Regarding the patient safety, simulation based training has a crucial role for education of nursing students before they work on the real patient in clinical setting. In the field of simulation, it was shown that repetitive simulation sessions increase the performance and self-confidence levels of nursing students in several clinical practices [30]. Simulation based education has been integrated into the curriculum of our university’s nursing school as a learning and assessment tool in the last seven years. Task trainers and different simulation modalities like serious game based modalities and mannequin based simulators are used for this purpose at our university. In the last 18 months, we have been focusing on revealing the efficiency of using fNIRS measurements for monitoring the improvement of learners’ cognitive and mental workloads during simulation based trainings [31].

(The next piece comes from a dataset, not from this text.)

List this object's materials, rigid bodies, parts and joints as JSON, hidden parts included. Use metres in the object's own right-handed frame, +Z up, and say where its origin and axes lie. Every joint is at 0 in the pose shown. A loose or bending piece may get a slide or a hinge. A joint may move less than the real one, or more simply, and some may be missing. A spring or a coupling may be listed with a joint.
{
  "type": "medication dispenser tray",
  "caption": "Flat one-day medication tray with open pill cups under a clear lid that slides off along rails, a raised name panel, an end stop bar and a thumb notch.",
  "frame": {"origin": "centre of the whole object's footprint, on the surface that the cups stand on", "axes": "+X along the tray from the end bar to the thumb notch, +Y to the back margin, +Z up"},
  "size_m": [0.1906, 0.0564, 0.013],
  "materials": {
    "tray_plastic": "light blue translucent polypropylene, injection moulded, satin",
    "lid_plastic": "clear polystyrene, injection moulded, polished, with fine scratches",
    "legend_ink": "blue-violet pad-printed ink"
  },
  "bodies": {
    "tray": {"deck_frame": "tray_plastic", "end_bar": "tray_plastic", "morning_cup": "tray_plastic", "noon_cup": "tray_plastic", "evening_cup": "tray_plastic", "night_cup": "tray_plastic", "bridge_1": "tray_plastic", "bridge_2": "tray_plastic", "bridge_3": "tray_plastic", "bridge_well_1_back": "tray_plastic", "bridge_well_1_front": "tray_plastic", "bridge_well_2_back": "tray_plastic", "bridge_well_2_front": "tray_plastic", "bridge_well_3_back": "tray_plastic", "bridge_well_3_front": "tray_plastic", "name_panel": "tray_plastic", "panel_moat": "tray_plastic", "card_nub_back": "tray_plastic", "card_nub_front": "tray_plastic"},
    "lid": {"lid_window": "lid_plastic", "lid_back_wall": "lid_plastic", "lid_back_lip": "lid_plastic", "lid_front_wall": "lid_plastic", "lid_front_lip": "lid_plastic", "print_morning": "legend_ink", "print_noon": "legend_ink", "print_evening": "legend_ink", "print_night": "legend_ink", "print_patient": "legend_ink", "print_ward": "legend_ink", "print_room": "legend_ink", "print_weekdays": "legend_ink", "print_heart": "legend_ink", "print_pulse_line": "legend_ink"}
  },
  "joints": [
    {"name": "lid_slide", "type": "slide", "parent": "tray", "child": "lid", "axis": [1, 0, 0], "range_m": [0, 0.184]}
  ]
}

As it was revealed in the prior similar studies, using fNIRS technology in the brain-based learning approach may serve as an objective and complementary assessment tool to generate indicators or benchmarks to assess the outcome of the simulation based sessions [14, 15, 19, 22,23,24]. In this study, the evaluation of the oxygenation (OXY values) at the left PFC regions of the novice group revealed statistically significant changes between first and last sessions of the study indicated less oxygen use on the left PFC regions during the last session of the study. The OXY levels of the expert group were statistically similar on day 1 and day 30. Similar OXY values were obtained from the experts and the novices in their left PFC regions during the last (30th day) task trainer session. Pre and Posttest scores of novice group have a correlation with fNIRs measurements associated with hemodynamic responses of the PFC. These data clearly indicate that novice group had almost reached similar levels of oxygen consumption with expert group in their left PFC at the end of the training protocol.

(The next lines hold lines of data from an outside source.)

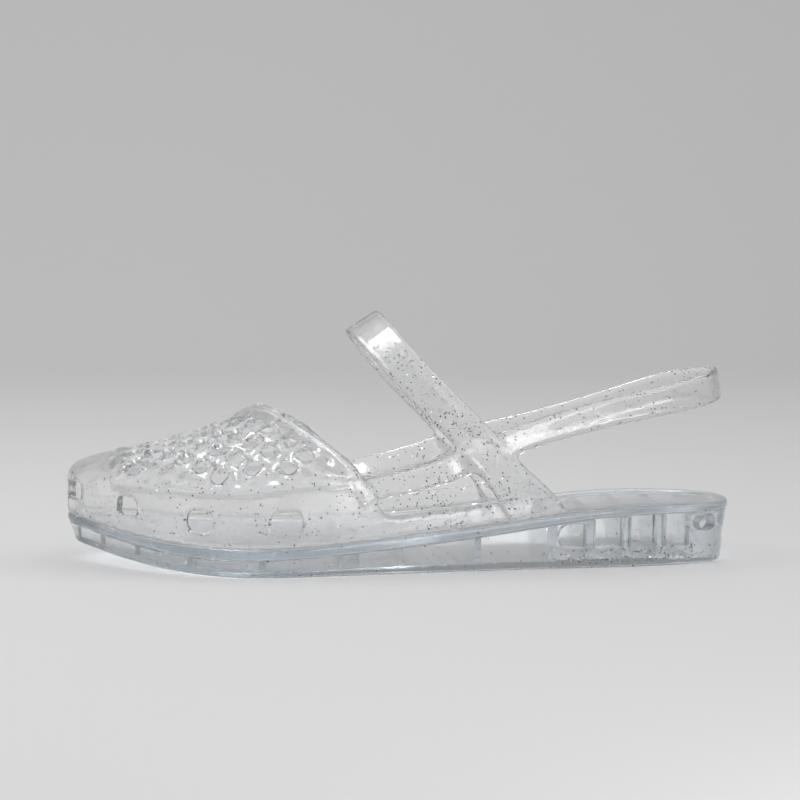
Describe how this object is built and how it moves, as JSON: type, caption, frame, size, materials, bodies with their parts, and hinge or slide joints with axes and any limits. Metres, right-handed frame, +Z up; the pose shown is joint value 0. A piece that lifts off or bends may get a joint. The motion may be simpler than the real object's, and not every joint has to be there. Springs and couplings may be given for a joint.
{
  "type": "jelly sandal",
  "caption": "Closed-toe clear plastic jelly sandal for a left foot, with woven vamp, crossed instep and heel straps and a low hollow sole.",
  "frame": {"origin": "middle of the footprint's box, on the floor", "axes": "+X towards the heel, -X towards the toe, +Y towards the inner side of the foot, +Z up"},
  "size_m": [0.2451, 0.0888, 0.0926],
  "materials": {
    "outsole": "clear moulded plastic, smooth and glossy",
    "footbed": "clear blue-tinted moulded plastic with fine glitter",
    "upper": "clear moulded plastic with fine glitter, glossy"
  },
  "bodies": {
    "root": {"outsole": "outsole", "footbed": "footbed", "upper": "upper"}
  },
  "joints": []
}
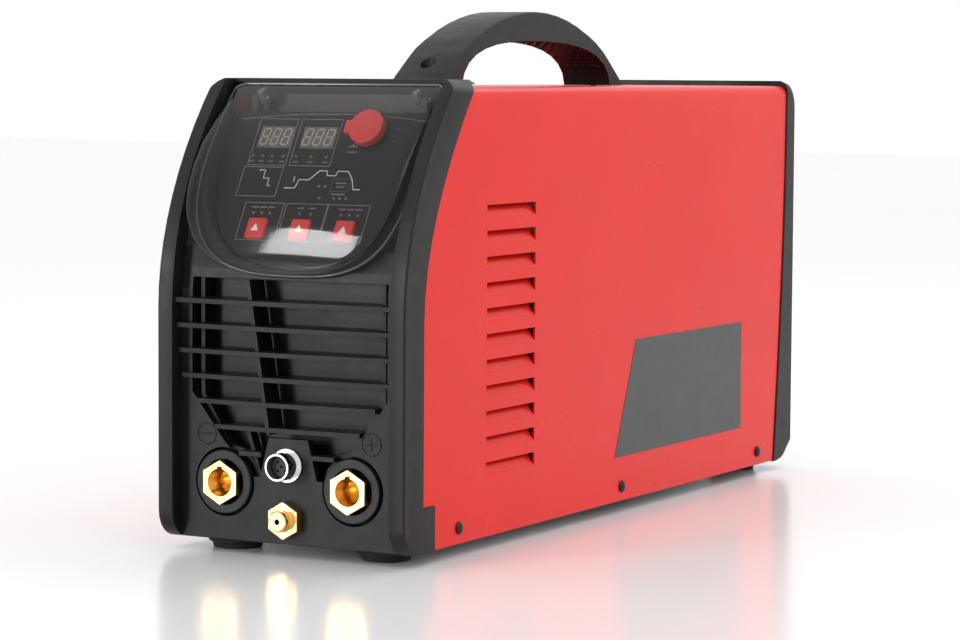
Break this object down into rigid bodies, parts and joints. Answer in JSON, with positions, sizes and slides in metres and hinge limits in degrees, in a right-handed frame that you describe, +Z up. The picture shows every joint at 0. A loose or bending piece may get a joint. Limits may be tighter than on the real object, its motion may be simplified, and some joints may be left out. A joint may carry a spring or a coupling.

Further studies are required in-depth analysis for the fNIRS measurements can be used in combination with the existing scoring systems currently utilized for simulation based trainings. With the help of the new generation fNIRS devices, potential to portable and wireless, the measurements will be much easier and ecologically-valid for the educators and learners.

Disclosure.

fNIR Devices, LLC manufactures the optical brain imaging instrument and licensed IP and know-how from Drexel University. Dr. K. Izzetoglu was involved in the technology development and thus offered a minor share in the startup firm, fNIR Devices, LLC.